Pilot runs at SMIC will begin in mid-2003, starting with 256-Mbit double data rate DRAM chips, and if the commodity memory market outlook improves, then the Chinese foundry could produce higher densities, too. By 2005, Infineon estimates the partnership will boost its capacity by about 20,000 wafer starts per month.

For SMIC, having Infineon around adds even more weight to its pursuit of advanced technology. SMIC's chief technology officer, Simon Yang, recently told EE Times that his company would begin basic development work for the 90-nanometer technology node next year. The company took delivery of a 193-nanometer scanner in November to help it get underway with that work.

The company has also forged a technology-for-capacity and equity agreement with Chartered Semiconductor Manufacturing Ltd., covering 0.18-micron processes, and a capacity agreement with Texas Instruments, Inc. It also has a technology-for-capacity deal with Toshiba regarding SRAM.

Across the Taiwan Strait

Last week, near Taipei, Infineon and Nanya broke ground on their 300-mm wafer plant, which is due to come online in 2004 and eventually crank out 20,000 wafers per month. The two companies have already started co-developing 90-nanometer and 70-nm production technologies for 300-mm wafers. Infineon already has one wholly owned 300-mm wafer fab in Germany, which was brought on line late last year.

Since it has placed more emphasis on DRAMs over the last several years, Infineon argues that it has come from 9 percent market share to 14 percent today, making it the third largest DRAM producer. Hynix Semiconductor Inc, however, maintains that it is still the No. 3 producer, behind Samsung and Micron.

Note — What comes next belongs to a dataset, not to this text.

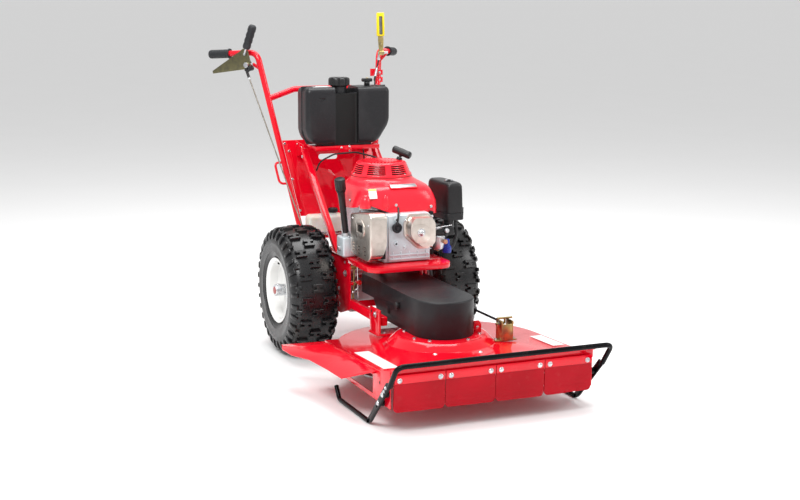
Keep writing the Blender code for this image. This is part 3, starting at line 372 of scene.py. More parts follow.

Perhaps more important than that dispute, is the edge that Infineon may win if it decides to push the DRAMs manufactured for it in China by SMIC to the Chinese end-user market. Currently the Chinese government charges a value-added tax of 17 percent on electronics products and components shipped into China and sold into the domestic market. That drops to about 3 percent for products made or packaged in China.

Citing estimates from market research firm Gartner Dataquest, Infineon said the semiconductor market in China is expected to grow from about $16 billion in 2002 to around $31 billion in 2006. Many of those chips will be for export.